Detection, attribution and frequency analysis of non-stationary flood peaks in 32 big rivers worldwide&nbsp;

Yanlai Zhou; Chong-Yu Xu; Cosmo Ngongondo; Lu Li

doi:https://doi.org/10.5194/egusphere-egu21-10635

[Back] [Session HS2.4.4]

EGU21-10635

https://doi.org/10.5194/egusphere-egu21-10635

EGU General Assembly 2021

© Author(s) 2021. This work is distributed under
the Creative Commons Attribution 4.0 License.

Detection, attribution and frequency analysis of non-stationary flood peaks in 32 big rivers worldwide

Yanlai Zhou¹, Chong-Yu Xu¹, Cosmo Ngongondo², and Lu Li³

Yanlai Zhou et al.

¹Department of Geosciences, University of Oslo, P.O. Box 1047 Blindern, N-0316 Oslo, Norway.
²Department of Geography and Earth Sciences, University of Malawi, Chancellor College, P.O. Box 280, Zomba, Malawi.
³NORCE Norwegian Research Centre, Bjerknes Centre for Climate Research, NO-5007 Bergen, Norway.

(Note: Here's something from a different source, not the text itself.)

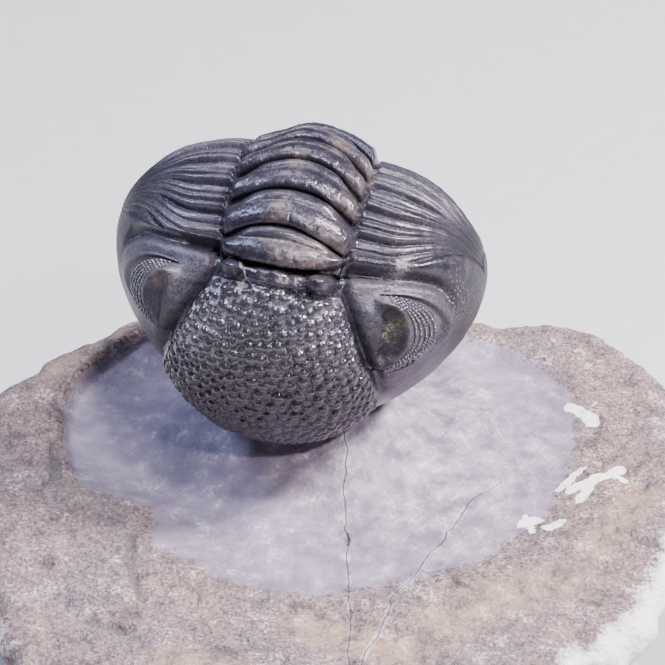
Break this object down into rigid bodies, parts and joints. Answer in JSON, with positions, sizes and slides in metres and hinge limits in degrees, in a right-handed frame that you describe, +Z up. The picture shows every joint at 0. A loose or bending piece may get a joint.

Due to climate variability and reservoir regulation worldwide, it is fundamentally challenging to implement holistic assessments of detection, attribution and frequency analysis on non-stationary flood peaks. In this study, we proposed an integrated approach that combines the prewhitening Mann-Kendall test technique, Partial Mutual Information-Partial Weights (PMI-PW) method and Generalized Additive Models for Location, Scale and Shape parameters (GAMLSS) method to achieve reliable non-stationary flood frequency analysis. Firstly, the prewhitening Mann-Kendall test was employed to detect the trend change of flood peaks. Secondly, the PMI-PW was employed to attribute the contribution of climate change and reservoir regulation to non-stationarity of flood peaks. Lastly, the GAMLSS method was employed to quantify the change in flood risks under the non-stationary condition. The applicability of the proposed approach was investigated by long-term (1931-2017) flood series collected from 32 big river catchments globally. The results suggested that global flood trends varied from increasing +19.3%/decade to decreasing −31.6%/decade. Taking the stationary flood frequency analysis as the benchmark, the comparative results revealed that the flood risk in 5 rivers under the non-stationary condition in response to warming climate significantly increased over the historical period whereas the flood risk in 7 rivers in response to increasing reservoir storage largely reduced. Despite the spatiotemporal heterogeneity of observations, the changes in flood peaks evaluated here were explicitly associated with the changing climate and reservoir storage, supporting the demand for considering the non-stationarity of flood peaks in the best interest of social sustainability.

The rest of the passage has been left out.